— start Source data —
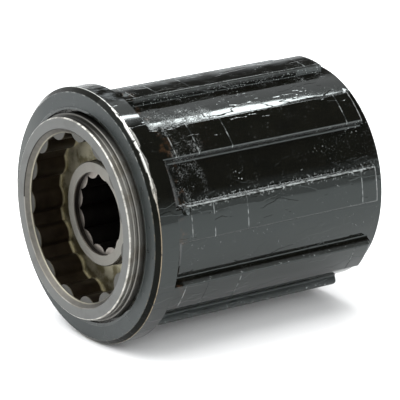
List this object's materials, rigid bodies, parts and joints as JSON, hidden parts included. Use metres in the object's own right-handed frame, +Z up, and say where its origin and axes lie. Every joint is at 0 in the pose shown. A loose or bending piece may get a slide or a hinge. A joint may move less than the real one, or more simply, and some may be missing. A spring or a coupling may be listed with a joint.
{
  "type": "cassette freehub body",
  "caption": "Ratcheting bicycle freehub body with a splined sprocket driver, a lobed hub-side socket and a hollow fixing bolt.",
  "frame": {"origin": "on the freehub's axis, in the plane of the driver flange's hub-side face", "axes": "+Y along the freehub axis, from the hub side towards the lockring end; +Z up; +X completes the frame"},
  "size_m": [0.0372, 0.0432, 0.0372],
  "materials": {
    "black_enamel": "gloss black coating on steel",
    "bare_steel": "turned, lightly oiled",
    "hard_steel": "ground",
    "ball_steel": "polished",
    "bolt_steel": "turned, lightly oiled",
    "plated_steel": "zinc plated",
    "spring_steel": "blued",
    "seal_rubber": "matt"
  },
  "bodies": {
    "hub_side_core": {"inner_body": "bare_steel", "axle_bearing_cup": "hard_steel", "cup_dust_cap": "plated_steel", "axle_seal_lip": "seal_rubber", "outboard_seal": "seal_rubber", "shim_1": "plated_steel", "shim_2": "plated_steel", "shim_3": "plated_steel", "pawl_spring_1": "spring_steel", "pawl_spring_2": "spring_steel", "pawl_spring_3": "spring_steel"},
    "driver": {"driver_body": "black_enamel", "inboard_seal_case": "plated_steel", "inboard_seal_lip": "seal_rubber"},
    "inboard_ball_row": {"inboard_balls": "ball_steel"},
    "outboard_ball_row": {"outboard_balls": "ball_steel"},
    "pawl_1": {"pawl_1": "hard_steel"},
    "pawl_2": {"pawl_2": "hard_steel"},
    "pawl_3": {"pawl_3": "hard_steel"},
    "bolt": {"fixing_bolt": "bolt_steel", "bolt_washer": "plated_steel"}
  },
  "joints": [
    {"name": "driver_spin", "type": "hinge", "parent": "hub_side_core", "child": "driver", "pos_m": [0, 0.0205, 0], "axis": [0, 1, 0], "continuous": true},
    {"name": "inboard_balls_roll", "type": "hinge", "parent": "hub_side_core", "child": "inboard_ball_row", "pos_m": [0, 0.007, 0], "axis": [0, 1, 0], "continuous": true},
    {"name": "outboard_balls_roll", "type": "hinge", "parent": "hub_side_core", "child": "outboard_ball_row", "pos_m": [0, 0.0305, 0], "axis": [0, 1, 0], "continuous": true},
    {"name": "pawl_1_lift", "type": "hinge", "parent": "hub_side_core", "child": "pawl_1", "pos_m": [0.00984, 0.0142, 0.00545], "axis": [0, -1, 0], "range_deg": [0, 10], "stiffness_Nm_per_rad": 0.002, "springref_deg": 10},
    {"name": "pawl_2_lift", "type": "hinge", "parent": "hub_side_core", "child": "pawl_2", "pos_m": [-0.00964, 0.0142, 0.0058], "axis": [0, -1, 0], "range_deg": [0, 10], "stiffness_Nm_per_rad": 0.002, "springref_deg": 10},
    {"name": "pawl_3_lift", "type": "hinge", "parent": "hub_side_core", "child": "pawl_3", "pos_m": [-0.00021, 0.0142, -0.01125], "axis": [0, -1, 0], "range_deg": [0, 10], "stiffness_Nm_per_rad": 0.002, "springref_deg": 10},
    {"name": "bolt_travel", "type": "slide", "parent": "hub_side_core", "child": "bolt", "axis": [0, -1, 0], "range_m": [0, 0.0088]}
  ],
  "couplings": [
    {"joint": "inboard_balls_roll", "follows": "driver_spin", "ratio": 0.5613},
    {"joint": "outboard_balls_roll", "follows": "driver_spin", "ratio": 0.5613},
    {"joint": "pawl_2_lift", "follows": "pawl_1_lift", "ratio": 1},
    {"joint": "pawl_3_lift", "follows": "pawl_1_lift", "ratio": 1}
  ]
}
— end Source data —
Stated task -
Which lines hold the word "materials"? Copy every one of them.

Task answer -
List this object's materials, rigid bodies, parts and joints as JSON, hidden parts included. Use metres in the object's own right-handed frame, +Z up, and say where its origin and axes lie. Every joint is at 0 in the pose shown. A loose or bending piece may get a slide or a hinge. A joint may move less than the real one, or more simply, and some may be missing. A spring or a coupling may be listed with a joint.
  "materials": {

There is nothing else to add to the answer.